Begin at the line that contains "for number in", stop after the line that contains "before = set(bpy.data.objects)", and reproduce only that span, unaltered.
# # #
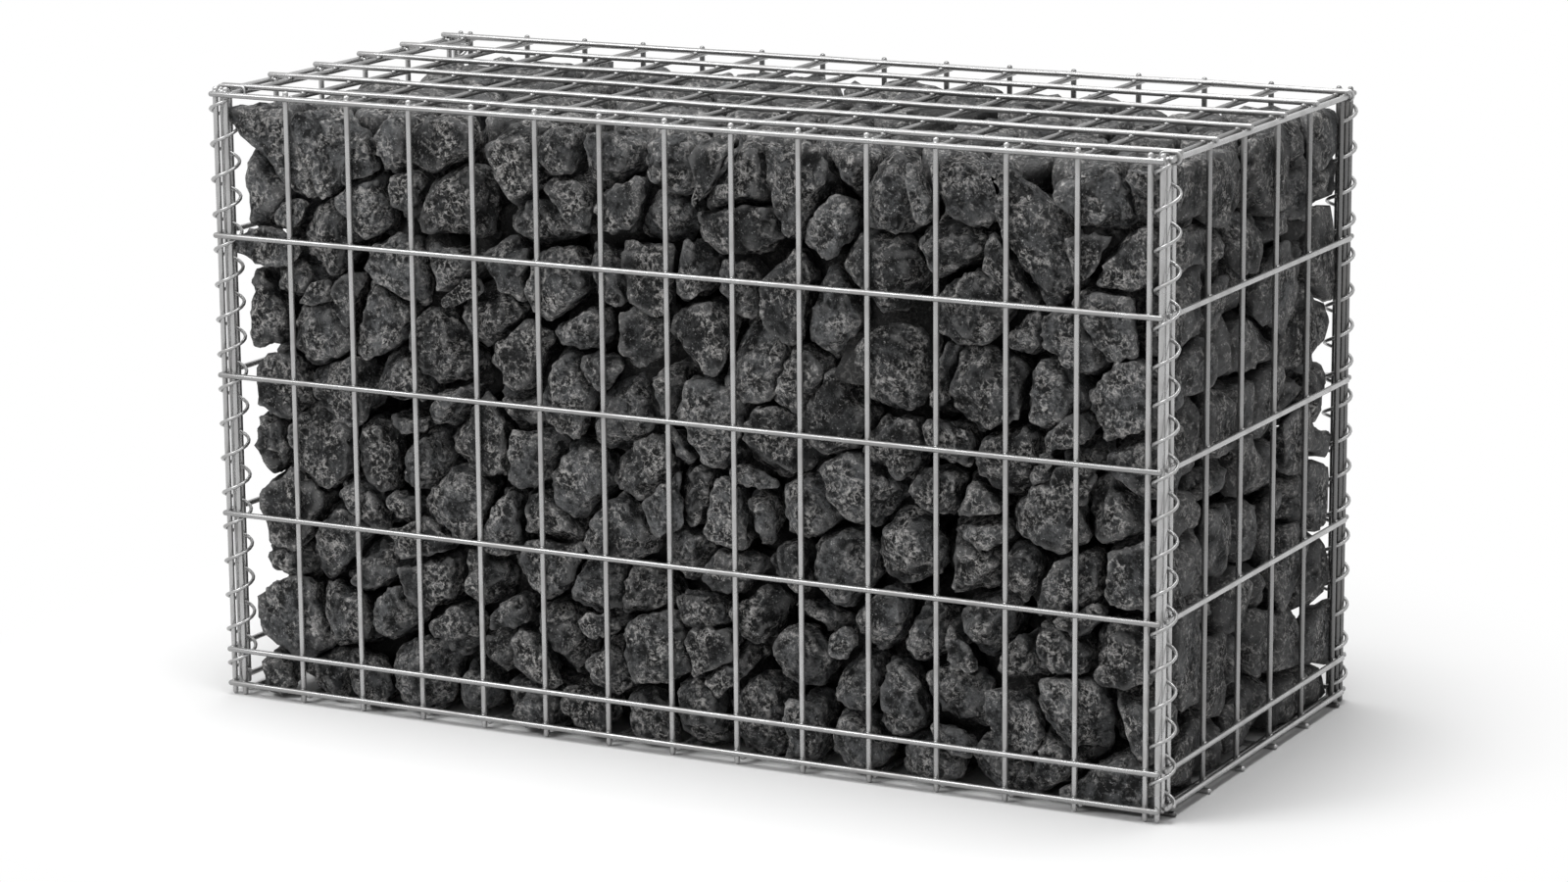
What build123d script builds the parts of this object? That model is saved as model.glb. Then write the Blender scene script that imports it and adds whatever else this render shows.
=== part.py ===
from build123d import *
import math
import os
import random

# A welded-mesh gabion: a wire basket of six mesh panels, laced up the corners with spirals and filled
# with broken stone. X runs along the wall, the front faces -Y, Z is up, and the origin is on the
# ground under the middle. Everything is in millimetres.

# Mesh wire
wire_d = 4.0  # wire of the six panels
wire_sides = 6  # flats round a mesh wire
ridge = 30  # turn of a wire that brings its edges round to face the sketch's own y
weld_sink = 0.5  # how far two crossing wires melt into each other
seat = 0.3  # gap left between a piece and what it rests on
slip = 0.25  # side gap of a lid wire between two upright wires

# Front and back panels
cell_x = 50.0  # spacing of the upright wires
x_cell_count = 14
row_h = 100.0  # spacing of the level wires
row_count = 4
low_row_count = 1  # closer rows at the foot, each one spiral turn high
tip_low = 8.5  # uprights stand this far below the lowest level wire
tip_high = 5.0  # and this far above the highest
overhang = 3.0  # level wires run this far past the last upright

# End panels
cell_y = 58.5  # spacing of the upright wires
y_cell_count = 5
corner_set = 20.5  # from the front panel's level wires to the end panel's first cell
double_gap = 9.0  # second upright outside each end of the end panel
end_start = 8.0  # the end panel's level wires start this far behind the front panel's

# Corner spirals. Angles are seen from above, from the middle of the spiral, with 0 along X.
spiral_wire_d = 2.5
spiral_sides = 4  # flats round the spiral's wire
turns_per_row = 4
right_out = 2.0  # middle of the right spiral beyond the outermost upright
right_drop = 4.0  # from a level wire down to the strand in front of it
right_bends = [-116, -58, 0, 58, 116, 180]
right_foot = 0  # the bend that it starts from
right_head = -58  # the bend that it ends at
left_drop = 7.0
left_bends = [-137, -90, -43, 17, 77, 137, 180]
left_foot = 77
left_head = -43
widest_bend = 64

# Lid rings, squeezed round an end panel's top wire and the lid wire beside it
ring_wire = 2.0
ring_cut = 3.0  # corners of a ring

# Stone fill
course_count = 7
long_stone_count = 12  # stones along the front of a course
deep_stone_count = 5  # stones along its end
lid_gap = 5.0  # from the top level wires down to the highest stone
end_clear = 10.0  # from the end panels' uprights to the fill
notch = 20.0  # depth of the gap between two stones
notch_half = 11.0  # half its width at the face
joint = 9.0  # height of the gap between two courses
joint_set = 16.0  # depth of that gap
stone_set = 6.0  # most that a stone stands back from the mesh
stone_drift = 0.14  # most that a gap strays, as a share of a stone's length
corner_cut = 16.0  # rounding of the stones at the corners
crown = 14.0  # height of the top stones' crowns on the last course
crown_count = 9  # crowns in the longer rows
crown_row_count = 4
crown_gap = 5.0  # between two crowns at their foot
crown_lean = 46  # degrees that a crown's sides lean in

# Wire places
wire_r = wire_d / 2
layer = wire_d - weld_sink  # between the centres of two crossing wires
edge_gap = 2 * (wire_d + slip)  # a lid wire passes between the last two uprights
lid_shift = edge_gap / 2
pitch = row_h / turns_per_row
lattice_x = [(i - x_cell_count / 2) * cell_x for i in range(x_cell_count + 1)]
edge_x = lattice_x[-1] + edge_gap
front_x = [-edge_x] + lattice_x + [edge_x]
lattice_y = [(i - y_cell_count / 2) * cell_y for i in range(y_cell_count + 1)]
end_y = [lattice_y[0] - double_gap] + lattice_y + [lattice_y[-1] + double_gap]
face_y = lattice_y[-1] + corner_set  # level wires of the front and back panels
upright_y = face_y - layer
face_x = edge_x + layer  # level wires of the end panels
levels = [tip_low + i * pitch for i in range(low_row_count)]
levels += [tip_low + low_row_count * pitch + i * row_h for i in range(row_count + 1)]
top_z = levels[-1]
lid_long_z = top_z + wire_d + seat  # the lid's long wires rest on the end panels
lid_cross_z = lid_long_z - layer
base_long_z = wire_r
base_cross_z = base_long_z + layer
cross_y = face_y - wire_r - seat  # lid and base cross wires stop behind the level wires

# Spiral places. Both spirals lace a face panel's outermost upright to the end panel's first one.
# The left one goes round the upright beside them too, and the right one passes outside it.
spiral_clear = (wire_r + seat + spiral_wire_d / 2) / math.cos(math.radians(widest_bend / 2))
spiral_y = (upright_y + end_y[-1]) / 2
half_gap = (upright_y - end_y[-1]) / 2
left_x = (lattice_x[-1] + edge_x) / 2
left_r = math.hypot(edge_x - left_x, half_gap) + spiral_clear
right_x = edge_x + right_out
right_r = math.hypot(right_out, half_gap) + spiral_clear
full_turns = row_count * turns_per_row + low_row_count

# Lid ring places: in the middle between the two wires, and between the end panel's two uprights
lid_x = [x + lid_shift for x in lattice_x]
ring_y = (end_y[-1] + lattice_y[-1]) / 2
ring_z = (lid_cross_z + top_z) / 2
ring_room = wire_d + 2 * seat  # inside a ring, beyond the wires' middles

# Fill places
fill_x = edge_x - wire_r - end_clear
fill_y = upright_y - wire_r - seat
fill_low = base_cross_z + wire_r + seat
fill_high = top_z - lid_gap - crown
course_h = (fill_high - fill_low) / course_count

os.makedirs("parts", exist_ok=True)


def write(piece, name):
    piece.part.label = name
    export_step(piece.part, f"parts/{name}.step")


def wires_up(places, low, high, turn):
    """Upright wires at the (x, y) places, from low to high. Crossing wires meet edge to edge."""
    with BuildSketch(Plane.XY.offset(low)) as ends:
        with Locations(*places):
            RegularPolygon(wire_r, wire_sides, rotation=turn)
    extrude(ends.sketch, amount=high - low)


def wires_along(places, half, turn):
    """Wires along X at the (y, z) places, half to each side of the middle."""
    with BuildSketch(Plane.YZ.offset(-half)) as ends:
        with Locations(*places):
            RegularPolygon(wire_r, wire_sides, rotation=turn)
    extrude(ends.sketch, amount=2 * half)


def wires_across(places, half, turn):
    """Wires along Y at the (x, z) places, half to each side of the middle."""
    with BuildSketch(Plane.XZ.offset(-half)) as ends:
        with Locations(*places):
            RegularPolygon(wire_r, wire_sides, rotation=turn)
    extrude(ends.sketch, amount=2 * half)


def face_panel(name, side):
    """Front (side -1) or back (side 1) panel: uprights behind the level wires that show."""
    with BuildPart() as panel:
        wires_up([(x, side * upright_y) for x in front_x], 0, top_z + tip_high, ridge)
        wires_along([(side * face_y, z) for z in levels], edge_x + overhang, 0)
    write(panel, name)


def end_panel(name, side):
    """Left (side -1) or right (side 1) panel, standing on the base and carrying the lid."""
    with BuildPart() as panel:
        wires_up([(side * edge_x, y) for y in end_y], wire_d + seat, top_z + wire_r - seat, 0)
        wires_across([(side * face_x, z) for z in levels], face_y - end_start, 0)
    write(panel, name)


def flat_panel(name, long_z, cross_z):
    """Lid or base: long wires that reach over the end panels, cross wires between front and back."""
    with BuildPart() as panel:
        wires_along([(y, long_z) for y in lattice_y], face_x + overhang, ridge)
        wires_across([(x, cross_z) for x in lid_x], cross_y, ridge)
    write(panel, name)


def spiral(middle_x, ring_r, drop, bends, foot, head):
    """Right-handed spiral at a front corner, straight from bend to bend.

    Where it passes in front of the level wires it is the given drop below them."""
    angles = [360 * turn + bend for turn in range(full_turns + 1) for bend in bends]
    route = []
    for angle in angles[angles.index(foot) : angles.index(360 * full_turns + head) + 1]:
        height = levels[0] - drop + (angle + 90) / 360 * pitch
        out = Vector(ring_r, 0, 0).rotate(Axis.Z, angle)
        route.append(Vector(middle_x, -spiral_y, height) + out)
    start = Plane(origin=route[0], x_dir=Vector(1, 0, 0).rotate(Axis.Z, foot), z_dir=route[1] - route[0])
    with BuildPart() as coil:
        with BuildLine():
            Polyline(*route)
        with BuildSketch(start):
            RegularPolygon(spiral_wire_d / 2, spiral_sides)
        sweep(transition=Transition.RIGHT)
    return coil


def lid_ring(lid_wire_x, end_wire_x, side, name):
    """Ring that ties a lid wire to an end panel's top wire, beside the front (-1) or back (1)."""
    width = abs(end_wire_x - lid_wire_x) + ring_room + 2 * ring_wire
    height = abs(lid_cross_z - top_z) + ring_room + 2 * ring_wire
    with BuildPart() as ring:
        with BuildSketch(Plane.XZ.offset(-side * ring_y)) as band:
            with Locations(((lid_wire_x + end_wire_x) / 2, ring_z)):
                Rectangle(width, height)
            chamfer(band.vertices(), ring_cut)
            offset(amount=-ring_wire, kind=Kind.INTERSECTION, mode=Mode.SUBTRACT)
        extrude(amount=ring_wire / 2, both=True)
    write(ring, name)


def turned(piece):
    """The same piece at the corner across the basket."""
    with BuildPart() as copy:
        add(piece.part, rotation=(0, 0, 180))
    return copy


def side_run(half_length, stones, shift, dice):
    """One side of a course seen from above, as (along, inset) points from end to end."""
    length = 2 * half_length / stones
    inset = 0.0  # the first stone touches the mesh
    points = [(corner_cut - half_length, inset)]
    for i in range(1, stones):
        gap = -half_length + (i + shift + dice.uniform(-stone_drift, stone_drift)) * length
        points.append((gap - notch_half, inset))
        inset = dice.uniform(0, stone_set)
        points.append((gap, inset + notch))
        points.append((gap + notch_half, inset))
    points.append((half_length - corner_cut, inset))
    return points


def course_plan(number):
    """Outline of a course: front, right, back and left sides in turn, gaps staggered by course."""
    dice = random.Random(number)
    shift = 0.25 if number % 2 else -0.25
    front = side_run(fill_x, long_stone_count, shift, dice)
    right = side_run(fill_y, deep_stone_count, -shift, dice)
    back = side_run(fill_x, long_stone_count, shift, dice)
    left = side_run(fill_y, deep_stone_count, -shift, dice)
    plan = [(along, inset - fill_y) for along, inset in front]
    plan += [(fill_x - inset, along) for along, inset in right]
    plan += [(-along, fill_y - inset) for along, inset in back]
    plan += [(inset - fill_x, -along) for along, inset in left]
    return plan


def crowns(foot):
    """Crowns of the top stones, in staggered rows."""
    dice = random.Random(0)
    length = 2 * (fill_x - joint_set) / crown_count
    depth = 2 * (fill_y - joint_set) / crown_row_count
    for row in range(crown_row_count):
        y = (row + 0.5) * depth - fill_y + joint_set
        stones = crown_count - row % 2
        for i in range(stones):
            x = (i + 0.5 - stones / 2) * length
            high = crown if (row, i) == (0, 0) else crown * dice.uniform(0.5, 1)
            with BuildSketch(Plane.XY.offset(foot)) as base:
                with Locations((x, y)):
                    Rectangle(length - crown_gap, depth - crown_gap)
            extrude(base.sketch, amount=high, taper=crown_lean)


face_panel("front_mesh", -1)
face_panel("back_mesh", 1)
end_panel("left_mesh", -1)
end_panel("right_mesh", 1)
flat_panel("lid_mesh", lid_long_z, lid_cross_z)
flat_panel("base_mesh", base_long_z, base_cross_z)

right_spiral = spiral(right_x, right_r, right_drop, right_bends, right_foot, right_head)
left_spiral = spiral(-left_x, left_r, left_drop, left_bends, left_foot, left_head)
write(right_spiral, "corner_spiral_front_right")
write(left_spiral, "corner_spiral_front_left")
write(turned(right_spiral), "corner_spiral_back_left")
write(turned(left_spiral), "corner_spiral_back_right")

for side, place in ((-1, "front"), (1, "back")):
    lid_ring(lid_x[-1], face_x, side, f"lid_ring_{place}_right")
    lid_ring(lid_x[0], -face_x, side, f"lid_ring_{place}_left")

for number in range(1, course_count + 1):
    low = fill_low + (number - 1) * course_h
    high = low + course_h - seat
    with BuildPart() as course:
        with BuildSketch(Plane.XY.offset(low)) as stones:
            with BuildLine():
                Polyline(*course_plan(number), close=True)
            make_face()
        if number < course_count:
            extrude(amount=high - joint - low)
            with BuildSketch(Plane.XY.offset(high - joint)) as gap:
                Rectangle(2 * (fill_x - joint_set), 2 * (fill_y - joint_set))
            extrude(amount=joint)
        else:
            extrude(amount=high - low)
            crowns(high)
    write(course, f"stone_course_{number}")
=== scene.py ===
import itertools
import math
import random
from collections import namedtuple
from contextlib import contextmanager

import bpy
from mathutils import Matrix, Vector


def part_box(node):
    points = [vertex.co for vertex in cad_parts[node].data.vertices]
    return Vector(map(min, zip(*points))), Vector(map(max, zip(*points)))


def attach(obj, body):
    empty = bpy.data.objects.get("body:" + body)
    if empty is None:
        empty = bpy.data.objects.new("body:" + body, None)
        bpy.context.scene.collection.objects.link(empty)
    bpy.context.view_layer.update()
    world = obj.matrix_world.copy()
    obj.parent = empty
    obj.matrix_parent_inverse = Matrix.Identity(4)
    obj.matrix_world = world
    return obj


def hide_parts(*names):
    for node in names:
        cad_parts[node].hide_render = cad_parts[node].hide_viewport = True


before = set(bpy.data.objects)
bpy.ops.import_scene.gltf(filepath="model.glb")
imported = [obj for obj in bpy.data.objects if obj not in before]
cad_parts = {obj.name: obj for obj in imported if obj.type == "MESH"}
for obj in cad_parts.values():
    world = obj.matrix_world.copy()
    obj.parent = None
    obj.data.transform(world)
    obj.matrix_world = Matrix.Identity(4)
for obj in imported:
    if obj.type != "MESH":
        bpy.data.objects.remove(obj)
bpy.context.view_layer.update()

# The finish of a welded-mesh gabion: round galvanised wires with their welds, sprung corner
# spirals, and a fill of broken basalt, stone by stone. Lengths are in metres. x runs to the
# right, y to the back and z up.

MM = 0.001
X, Y, Z = range(3)

# Welded mesh
WIRE = 4 * MM
WIRE_SIDES = 12
LAYER = 3.5 * MM  # between the middles of two wires that cross
TIP_ROUNDING = 1.7 * MM
TIP_STEPS = 3
BEND_STEP = 24 * MM  # a wire can bend at places this far apart
CELL_X = 50 * MM
CELLS_X = 14
CELL_Y = 58.5 * MM
CELLS_Y = 5
ROW = 100 * MM
ROWS = 4
LOW_ROW = 25 * MM
LOWEST_LEVEL = 8.5 * MM
FACE_GAP = 8.5 * MM  # from the last upright to the second one outside it, in front and behind
END_GAP = 9 * MM  # the same on the end panels
NUGGET_SCALE = (2.7 * MM, 2.7 * MM, 1.7 * MM)  # the last one through the panel
NUGGET_SIDES = 8
NUGGET_RINGS = 5
NUGGET_BRIGHTNESS = 0.3
BRIGHTNESS_SPREAD = 0.04
LID_SAG = 1.6 * MM
LID_DRIFT = 0.8 * MM
LID_WAVES = 75 * MM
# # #
In response ▸
for number in range(1, course_count + 1):
    low = fill_low + (number - 1) * course_h
    high = low + course_h - seat
    with BuildPart() as course:
        with BuildSketch(Plane.XY.offset(low)) as stones:
            with BuildLine():
                Polyline(*course_plan(number), close=True)
            make_face()
        if number < course_count:
            extrude(amount=high - joint - low)
            with BuildSketch(Plane.XY.offset(high - joint)) as gap:
                Rectangle(2 * (fill_x - joint_set), 2 * (fill_y - joint_set))
            extrude(amount=joint)
        else:
            extrude(amount=high - low)
            crowns(high)
    write(course, f"stone_course_{number}")
=== scene.py ===
import itertools
import math
import random
from collections import namedtuple
from contextlib import contextmanager

import bpy
from mathutils import Matrix, Vector


def part_box(node):
    points = [vertex.co for vertex in cad_parts[node].data.vertices]
    return Vector(map(min, zip(*points))), Vector(map(max, zip(*points)))


def attach(obj, body):
    empty = bpy.data.objects.get("body:" + body)
    if empty is None:
        empty = bpy.data.objects.new("body:" + body, None)
        bpy.context.scene.collection.objects.link(empty)
    bpy.context.view_layer.update()
    world = obj.matrix_world.copy()
    obj.parent = empty
    obj.matrix_parent_inverse = Matrix.Identity(4)
    obj.matrix_world = world
    return obj


def hide_parts(*names):
    for node in names:
        cad_parts[node].hide_render = cad_parts[node].hide_viewport = True


before = set(bpy.data.objects)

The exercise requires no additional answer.